### What is needed
Locate all lines with the word "finishes" and copy them out.

### Input for this task
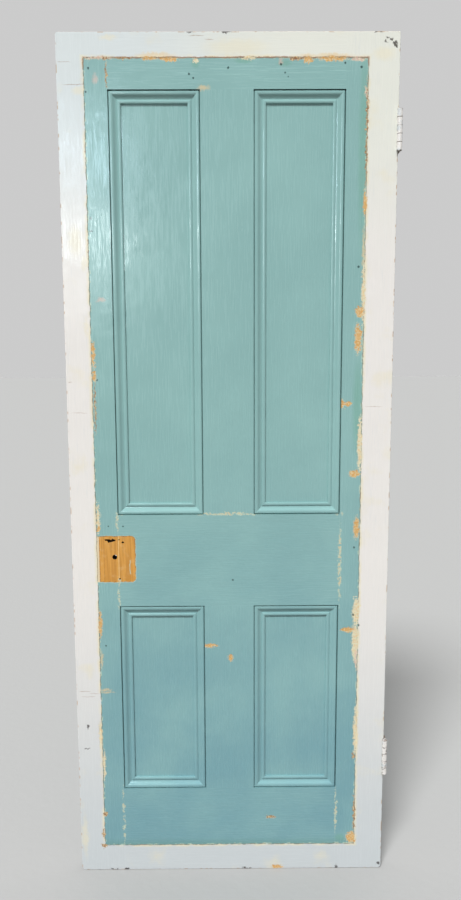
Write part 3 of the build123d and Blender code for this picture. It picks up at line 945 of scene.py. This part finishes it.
def hinge_screws():
    """Three screws in each hinge, each with its slot at its own angle, in place of the plain CAD screws."""
    first = slotted_screw()
    copies = []
    for hinge, height in enumerate(HINGE_HEIGHTS):
        for number, (across, up) in enumerate(SCREW_PLACES):
            copy = first.copy()
            copy.data = first.data.copy()
            bpy.context.collection.objects.link(copy)
            place = Vector((SCREW_FACE, PIN_PLACE[1] + across, height + up))
            angle = SLOT_TURN + SLOT_TURN_PER_SCREW * number + SLOT_TURN_PER_HINGE * hinge
            turn = Matrix.Rotation(math.radians(angle), 4, "X")
            copy.data.transform(Matrix.Translation(place) @ turn)
            copies.append(copy)
    bpy.data.objects.remove(first)

    bpy.ops.object.select_all(action="DESELECT")
    for copy in copies:
        copy.select_set(True)
    bpy.context.view_layer.objects.active = copies[0]
    bpy.ops.object.join()
    screws = bpy.context.object
    screws.name = "slotted_hinge_screws"
    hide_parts("hinge_screws")
    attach(screws, "door")


def seen_directly(mix):
    """1 for what the camera sees straight, in a mirror or through glass, and 0 for light that only fills."""
    path = mix.tree.nodes.new("ShaderNodeLightPath").outputs
    seen = mix.larger(path["Is Camera Ray"], path["Is Glossy Ray"])
    return mix.larger(seen, path["Is Transmission Ray"])


def floor():
    """A wide pale floor, which throws little light back up at the door."""
    bpy.ops.object.select_all(action="DESELECT")
    bpy.ops.mesh.primitive_plane_add(size=FLOOR_WIDTH)
    ground = bpy.context.object
    ground.name = "floor"
    mix = Finish("floor_finish")
    shade = mix.blend(seen_directly(mix), FLOOR_DEEP, FLOOR_PALE)
    ground.data.materials.append(mix.finish(shade, 0.9, mix.noise(mix.place, 40.0)))
    mix.shader.inputs["Specular IOR Level"].default_value = 0.0


def stand(name, data):
    """Puts a lamp or a camera in the scene."""
    holder = bpy.data.objects.new(name, data)
    bpy.context.collection.objects.link(holder)
    return holder


def window_pane(low, high, level, tint):
    """One pane of the window: only glossy surfaces show its light."""
    lamp = bpy.data.lights.new("window_pane", "AREA")
    lamp.shape = "RECTANGLE"
    lamp.size = WINDOW_WIDTH
    lamp.size_y = high - low
    lamp.energy = level * WINDOW_WIDTH * (high - low)
    lamp.color = tint
    pane = stand("window_pane", lamp)
    pane.location = (*WINDOW_PLACE, (low + high) / 2)
    pane.rotation_euler = (math.pi / 2, 0, math.radians(WINDOW_TURN))
    pane.visible_diffuse = False


def high_light():
    """A broad soft light from high before the door, like the open sky. The gloss paint doesn't mirror it."""
    lamp = bpy.data.lights.new("high_light", "SUN")
    lamp.energy = HIGH_LIGHT_POWER
    lamp.angle = math.radians(HIGH_LIGHT_SPREAD)
    lamp.color = HIGH_LIGHT_COLOUR
    light = stand("high_light", lamp)
    light.rotation_euler = (math.radians(90 - HIGH_LIGHT_ELEVATION), 0, math.radians(HIGH_LIGHT_TURN))
    light.visible_glossy = False


def sky():
    """Soft white light from all round, stronger behind the door, where the high light doesn't reach."""
    world = bpy.data.worlds.new("studio")
    bpy.context.scene.world = world
    world.use_nodes = True
    mix = Mix(world.node_tree)
    background = mix.tree.nodes["Background"]
    background.inputs["Color"].default_value = (1.0, 1.0, 1.0, 1.0)
    outwards = mix.tree.nodes.new("ShaderNodeTexCoord").outputs["Generated"]
    behind = mix.rise(mix.parts(outwards)[1], -0.05, 0.35)
    fill = mix.plus(FILL_LIGHT, mix.times(behind, BACK_LIGHT))
    to_backdrop = mix.times(seen_directly(mix), mix.minus(BACKDROP_LEVEL, fill))
    mix.fill(background.inputs["Strength"], mix.plus(fill, to_backdrop))


def camera():
    """Stands where the photograph was taken: 1.64 m before the door, 1.285 m up, looking a little down."""
    lens = bpy.data.cameras.new("camera")
    lens.sensor_width = CAMERA_SENSOR
    lens.lens = CAMERA_LENS
    holder = stand("camera", lens)
    holder.location = CAMERA_PLACE
    holder.rotation_euler = [math.radians(angle) for angle in CAMERA_TURN]
    bpy.context.scene.camera = holder


paint_the_door()
hinge_screws()
floor()
sky()
high_light()
for low, high, level, tint in WINDOW_PANES:
    window_pane(low, high, level, tint)
camera()
bpy.context.scene.view_settings.view_transform = "Standard"
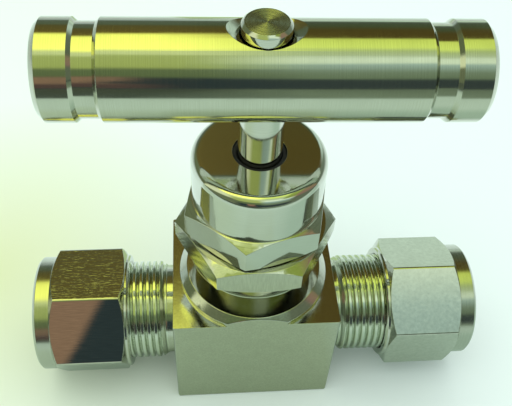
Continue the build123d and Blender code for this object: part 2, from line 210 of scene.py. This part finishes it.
# ---------------------------------------------------------------- studio
# Each side of the studio is bands of light and dark round the X axis. Their angles are in degrees,
# from the front horizon over the top to the back horizon.
left_side = [
    (0, (0.035, 0.055, 0.058)),
    (20, (0.035, 0.055, 0.058)),
    (26, (0.15, 0.21, 0.09)),
    (39, (0.16, 0.22, 0.10)),
    (45, (0.50, 0.62, 0.18)),
    (68, (0.52, 0.64, 0.20)),
    (72, (0.85, 1.00, 0.45)),
    (78, (0.85, 1.00, 0.45)),
    (84, (1.80, 1.90, 0.38)),
    (119, (1.60, 1.70, 0.32)),
    (125, (0.17, 0.13, 0.03)),
    (148, (0.13, 0.12, 0.04)),
    (152, (0.12, 0.16, 0.09)),
    (169, (0.13, 0.17, 0.12)),
    (173, (0.50, 0.62, 0.58)),
    (180, (0.58, 0.70, 0.66)),
]
right_side = [
    (0, (0.05, 0.07, 0.067)),
    (17, (0.05, 0.07, 0.067)),
    (22, (0.20, 0.28, 0.17)),
    (34, (0.24, 0.33, 0.22)),
    (51, (0.48, 0.68, 0.59)),
    (55, (0.95, 1.15, 0.86)),
    (64, (0.95, 1.15, 0.86)),
    (69, (0.65, 0.80, 0.50)),
    (80, (0.58, 0.74, 0.32)),
    (89, (0.98, 1.20, 0.26)),
    (109, (0.86, 1.04, 0.20)),
    (113, (0.11, 0.08, 0.02)),
    (136, (0.10, 0.08, 0.02)),
    (150, (0.08, 0.11, 0.05)),
    (168, (0.09, 0.12, 0.08)),
    (174, (0.68, 0.88, 0.70)),
    (180, (0.72, 0.95, 0.78)),
]
left_end = [
    (0, (0.18, 0.22, 0.12)),
    (48, (0.18, 0.22, 0.12)),
    (56, (0.95, 1.05, 0.65)),
    (84, (0.95, 1.05, 0.65)),
    (95, (0.16, 0.20, 0.10)),
    (160, (0.16, 0.20, 0.10)),
    (172, (0.55, 0.70, 0.62)),
]
right_end = [
    (0, (0.16, 0.20, 0.13)),
    (48, (0.16, 0.20, 0.13)),
    (56, (0.34, 0.22, 0.17)),
    (84, (0.34, 0.26, 0.15)),
    (95, (0.14, 0.18, 0.11)),
    (160, (0.20, 0.26, 0.19)),
    (172, (0.50, 0.62, 0.54)),
]


def bands_round(tree, share, stops):
    """The colour of a list of bands, where share is 0 at the front horizon and 1 at the back."""
    return colour_ramp(tree, share, [(angle / half_turn, colour) for angle, colour in stops])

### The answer
Write part 3 of the build123d and Blender code for this picture. It picks up at line 945 of scene.py. This part finishes it.
Continue the build123d and Blender code for this object: part 2, from line 210 of scene.py. This part finishes it.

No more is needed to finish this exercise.